LAWS(NCD)-2015-2-79

KAVIT AHUJA Vs. SHIPRA ESTATE LTD

Decided On February 12, 2015
Kavit Ahuja Appellant
V/S
Shipra Estate Ltd Respondents

JUDGEMENT

(1.) Ghaziabad Development Authority (GDA) started construction of 14 Multi -storied Residential Apartment Towers. However, the construction of the aforesaid residential towers ran into difficulties and came to be a grinding halt, in the year 1995. The Authority then decided to dispose them off, either through an outright sale/lease deed or through a joint venture agreement, where the joint venture would complete and market the flats on behalf of the GDA in such a manner that it was able to recover full cost of its investment and highest possible margin, without any further risk on its investments and thereafter, allow the joint venture partner to obtain a return on its investments. The flats were to be advertised and marketed by the joint venture partner and the deed of conveyance was to be executed only by GDA, which continued to be the sole owner of the property.

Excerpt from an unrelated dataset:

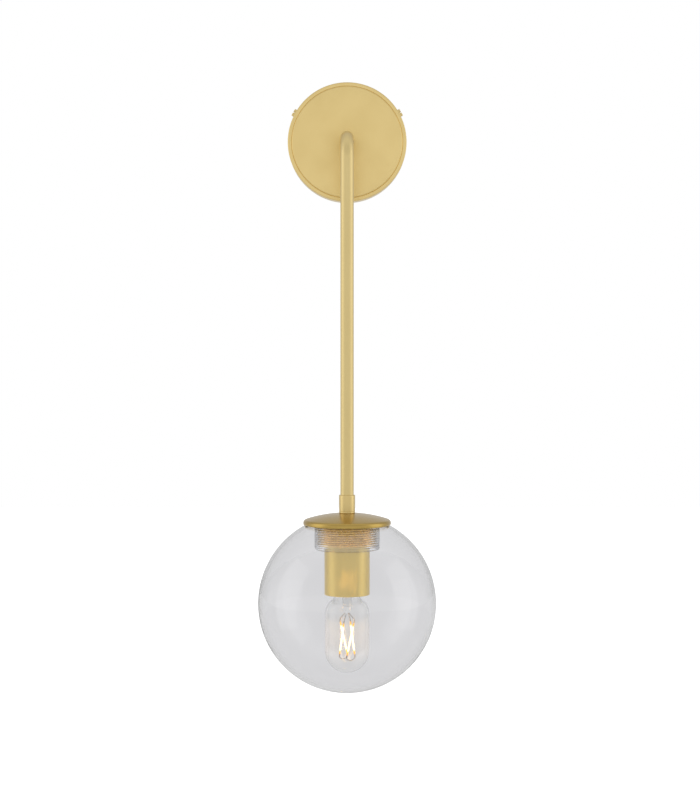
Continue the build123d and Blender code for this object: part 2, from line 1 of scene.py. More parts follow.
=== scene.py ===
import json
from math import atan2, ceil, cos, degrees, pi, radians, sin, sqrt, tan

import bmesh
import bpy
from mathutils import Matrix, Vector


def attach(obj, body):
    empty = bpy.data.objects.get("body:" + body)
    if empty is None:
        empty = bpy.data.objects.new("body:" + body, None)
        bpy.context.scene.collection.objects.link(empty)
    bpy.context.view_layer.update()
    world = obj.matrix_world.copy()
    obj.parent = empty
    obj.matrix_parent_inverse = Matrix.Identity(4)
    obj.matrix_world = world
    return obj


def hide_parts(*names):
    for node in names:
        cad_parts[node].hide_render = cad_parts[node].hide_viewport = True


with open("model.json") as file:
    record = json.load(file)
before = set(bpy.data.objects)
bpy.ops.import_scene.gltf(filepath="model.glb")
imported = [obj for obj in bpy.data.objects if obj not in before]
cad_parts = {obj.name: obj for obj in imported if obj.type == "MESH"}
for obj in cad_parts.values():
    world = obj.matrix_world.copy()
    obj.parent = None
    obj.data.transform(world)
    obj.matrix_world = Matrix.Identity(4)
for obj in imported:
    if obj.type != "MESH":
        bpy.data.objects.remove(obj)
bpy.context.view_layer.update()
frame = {"nodes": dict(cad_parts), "record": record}

# %% [markdown]
# # Dressing a globe wall light
#
# The light is a round canopy on the wall, one bent tube that drops a long way, and a clear glass globe that
# screws on to a turned ring under a small domed cap. A socket cup and a filament bulb hang inside the globe.
# The frame above holds the measured solids of all of it, each on the body that it moves with. This lesson
# puts a finished surface in the place of each one that shows: real threads, spun and brushed brass, blown
# glass and a lit bulb. Sizes are written in millimetres and turned into Blender's metres by one factor.

mm = 0.001
stem_place = (0, -100, 0)  # where the stem's axis crosses the arm's, in millimetres
stem_centre = (0, stem_place[1] * mm, 0)
scene = bpy.context.scene
scene.view_settings.view_transform = "Standard"
body_of = {node: body for body, nodes in frame["record"]["behaviour"]["bodies"].items() for node in nodes}

# %% [markdown]
# ## The camera
#
# A tall, thin light is pictured from some way off with a long lens, so that its ends aren't stretched. The
# perspective gives the place: the canopy, which is further back, is drawn 3% smaller than the stem in front
# of it, and the cap's rim is seen a little from above. That puts the lens two metres out, level with the
# stem's upper half and tilted down a little.

# %% Camera
picture_high = 800
focal_length = 2012  # in picture pixels
camera = bpy.data.objects.new("camera", bpy.data.cameras.new("camera"))
scene.collection.objects.link(camera)
camera.data.sensor_width = 36
camera.data.lens = focal_length * camera.data.sensor_width / picture_high
camera.location = (2.9 * mm, -2101 * mm, -176.3 * mm)
tilt = 2.446  # degrees downwards
camera.rotation_euler = (radians(90 - tilt), 0, 0)
scene.camera = camera
print("lens", round(camera.data.lens, 1), "mm")

# %% [markdown]
# ## Expressions that become nodes
#
# A material or a geometry tree is a graph, and writing one node at a time hides the sum that it works out.
# The small class below wraps one output socket and gives it the usual operators, so an expression such as
# `1 - height / top` adds its Math nodes by itself. Any other node comes from one method, which sets the
# node's own choices first and then fills or links its sockets.

# %% Graph helper
def operator(operation, swapped=False):
    """A method that turns one operator into a Math node."""
    def run(self, other):
        return self.graph.math(operation, *((other, self) if swapped else (self, other)))
    return run


class Value:
    """One output socket, with the arithmetic that turns an expression into Math nodes."""

    __add__ = __radd__ = operator("ADD")
    __sub__, __rsub__ = operator("SUBTRACT"), operator("SUBTRACT", True)
    __mul__ = __rmul__ = operator("MULTIPLY")
    __truediv__, __pow__ = operator("DIVIDE"), operator("POWER")

    def __init__(self, graph, socket):
        self.graph = graph
        self.socket = socket


class Graph:
    """A node tree under construction."""

    def __init__(self, tree):
        self.tree = tree
        tree.nodes.clear()

    def add(self, kind, inputs=None, choices=None, output=0):
        node = self.tree.nodes.new(kind)
        for name, choice in (choices or {}).items():
            setattr(node, name, choice)
        for name, value in (inputs or {}).items():
            if isinstance(value, Value):
                self.tree.links.new(value.socket, node.inputs[name])
            else:
                node.inputs[name].default_value = value
        return Value(self, node.outputs[output]) if node.outputs else None

    def math(self, operation, *values):
        return self.add("ShaderNodeMath", dict(enumerate(values)), {"operation": operation})

    def vector(self, operation, *values, output=0, **sockets):
        sockets = {**dict(enumerate(values)), **sockets}
        return self.add("ShaderNodeVectorMath", sockets, {"operation": operation}, output)

    def join(self, x=0.0, y=0.0, z=0.0):
        return self.add("ShaderNodeCombineXYZ", {"X": x, "Y": y, "Z": z})

    def split(self, vector):
        node = self.add("ShaderNodeSeparateXYZ", {"Vector": vector}).socket.node
        return [Value(self, node.outputs[axis]) for axis in "XYZ"]

    def clamp(self, value):
        return self.add("ShaderNodeClamp", {"Value": value})

    def step(self, value, low, high, first=0.0, last=1.0):
        """The first level below low, the last one above high and smooth between."""
        sockets = {"Value": value, "From Min": low, "From Max": high, "To Min": first, "To Max": last}
        return self.add("ShaderNodeMapRange", sockets, {"interpolation_type": "SMOOTHSTEP"})

    def ray(self, question):
        """What the Light Path node says of the ray that asks."""
        return self.add("ShaderNodeLightPath", output=question)


print("graph helper ready")

# %% [markdown]
# ## A finish is a surface and what varies over it
#
# Each material below is one Principled surface. What is the same all over is set on its own socket, and
# only colour, roughness and the fine relief come from patterns. The patterns read the object's own
# coordinates in metres, so a scratch is as long on the small ferrule as it is on the canopy.

# %% Finish helper
class Finish(Graph):
    """A material with one Principled surface and procedural patterns."""

    def __init__(self, name):
        self.material = bpy.data.materials.new(name)
        self.material.use_nodes = True
        super().__init__(self.material.node_tree)

    def place(self):
        """The point's own place on the light, in metres."""
        return self.add("ShaderNodeTexCoord", output="Object")

    def noise(self, vector, scale, detail=2.0, rough=0.5):
        """Soft noise about 0.5; scale is in blobs per metre."""
        sockets = {"Vector": vector, "Scale": scale, "Detail": detail, "Roughness": rough}
        return self.add("ShaderNodeTexNoise", sockets, output="Fac")

    def blend(self, share, first, second):
        """A colour between two colours."""
        sockets = {0: share, 6: (*first, 1.0) if isinstance(first, tuple) else first,
                   7: (*second, 1.0) if isinstance(second, tuple) else second}
        return self.add("ShaderNodeMix", sockets, {"data_type": "RGBA"}, 2)

    def relief(self, height, distance, strength=1.0):
        """A normal from a height, which is scaled by a distance in metres."""
        sockets = {"Height": height, "Distance": distance, "Strength": strength}
        return self.add("ShaderNodeBump", sockets)

    def surface(self, **sockets):
        """The Principled surface; socket names are written with _ for a space."""
        named = {name.replace("_", " "): value for name, value in sockets.items()}
        return self.add("ShaderNodeBsdfPrincipled", named)

    def done(self, surface=None, **sockets):
        """The material, from a surface or from the Principled surface's sockets."""
        self.add("ShaderNodeOutputMaterial", {"Surface": surface or self.surface(**sockets)})
        print("finish", self.material.name, "with", len(self.tree.nodes), "nodes")
        return self.material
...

(2.) THE complainant Smt. Kavita Ahuja submitted three separate applications for purchase of flats in the aforesaid project and paid the booking amount of Rs.5.00 lacs each against all the three bookings. Three separate Letters of Allotment were issued to the complainant, allotting flats No. Deodar 1301, Deodar 1302 and Deodar 1303, to her for a consideration of Rs.1,09,76,100/ -, 1,13,93,825/ - and 1,25,66,150/ - respectively. The construction was to be completed within 22 months of the date of commencement. The complainant paid a total sum of Rs.65,85,800/ -, 68,36,400 and 75,39,730/ - respectively against flat No. Deodar 1301, Deodar 1302, and Deodar 1303 respectively. However, the developer failed to complete the construction within the stipulated time and according to the complainant when she visited the site on 02.02.2008, she found that the construction had barely commenced with no prospects of its being completed in near future. The complainant wrote a letter to the developer, seeking complete details as to the stage of construction of the flats and the date on which the possession would be handed over to her. The developer however, did not respond to the said letter of the complainant. Later, vide letter dated 12.3.2009; the developer intimated a revised installment schedule on 31.3.2009. In reply, the complainant pointed out to the developer that it had failed to hand over the possession of the flat and sought refund of the money she had paid along with interest on that amount @ 21% per annum. In reply, the developer offered a rebate of Rs.5/ - per sq. ft. per month to the complainant which was not acceptable to her. Being aggrieved from the failure to refund the amount paid by her, the complainant is before this Commission, seeking refund of the aforesaid amount, alongwith interest @ 21% per annum, compensation and cost of litigation. Initially, the complaint was filed only against the developer. Later on, opposite party No. 2 and 3 were impleaded in view of the preliminary objection taken by the developer.

(3.) THE complaints have been resisted by the developer on the ground that (i) time was not the essence of the contract between the parties (ii) the delay in completion of the project took place due to adverse global market scenario which seriously affected the infrastructure and development projects across the Globe (iii) In case of delay, compensation is payable only in terms of Clause -11 of the Agreement, which provides for compensation at the rate of Rs.5/ - per sq. ft. of the super area of the flat per month, for the period of delay in the cases where delay was due to reasons other than force -majeure, unknown availability of material, change of Laws etc. and (iv) if the complainant wants to cancel the booking, 10% of the price of the flat is liable to be forfeited by the developer. (v) The complainant having booked the flats for investment cannot be said to be a consumer.